At that time there was a large pool below the falls with some world-class fishing. In fact you can still see the old road Herman Reiner, the owner of the north (non-park) side of the river, put in where Model-T's used to clatter down to the river and people would set up camps on the small flat over there while they fished, for the fee of a dollar a day. (more recently I've seen goats grazing those flats a time or two)

At the time of the Hackenburgs and Reiners there were huge Cypress trees (100 footers) lining the banks along here, but then the epic flood of 1952, when 9" of rain created a 60 to 100 foot wall of water, tore through here, stripping the Cypress and filling in much of the fishing hole with sand. (More recently, sometime in the '90s, I saw the results of a 30 foot flood here that went through the park a couple days before.)

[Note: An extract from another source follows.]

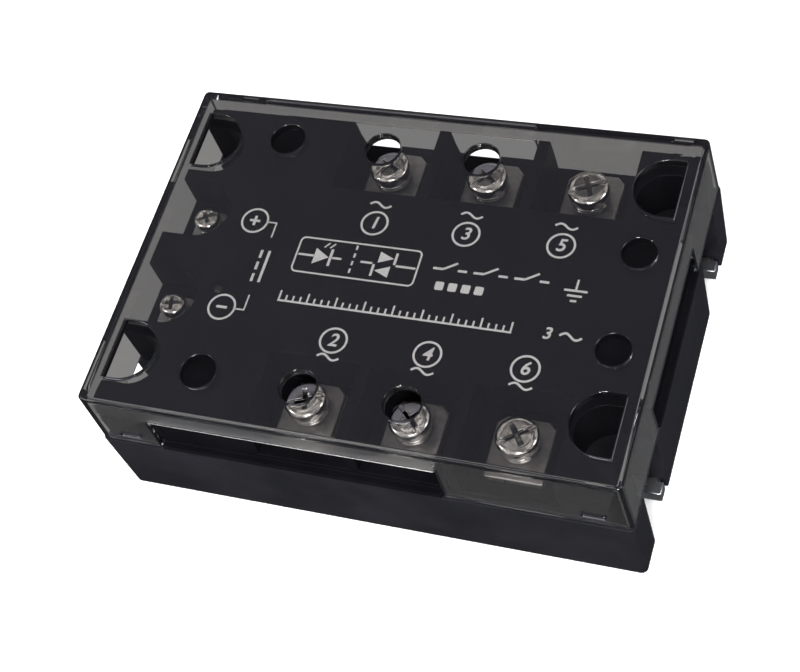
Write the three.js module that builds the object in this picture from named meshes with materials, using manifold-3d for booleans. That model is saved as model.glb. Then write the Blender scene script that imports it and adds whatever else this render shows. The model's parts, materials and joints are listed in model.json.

In fact, this perch I found above the trail for lunch was probably underwater then. (during the 52 flood)

I had seen two other people near the falls a half hour ago so to avoid possible encounters with others I chose a lunch-spot well off the beaten path. But it might have been just a little on the steep side.

While drooling heavily with stomach growling mightily as I extracted my lunch from the pack, my sleeve of crackers escaped and rolled halfway back down the slope!

I just hope I have enough energy left to go back down and get it.

After lunch I did a little more exploring along this quiet section of river, (Here the far bank is State Park land as well but off-limits to the public.)

then, heeding the lengthening shadows of afternoon, finally began making my way back towards The Van.

But after a day of solitary hiking the thought of finishing up by finishing up that last little bit along the campground road, on display for every camper there, just didn't appeal, so I set off cross-country and, using the drainage back there as a guide, bushwhacked my way into the campsite from behind.

After 10 miles of hiking today, am I ready to take on a 12 mile hike tomorrow?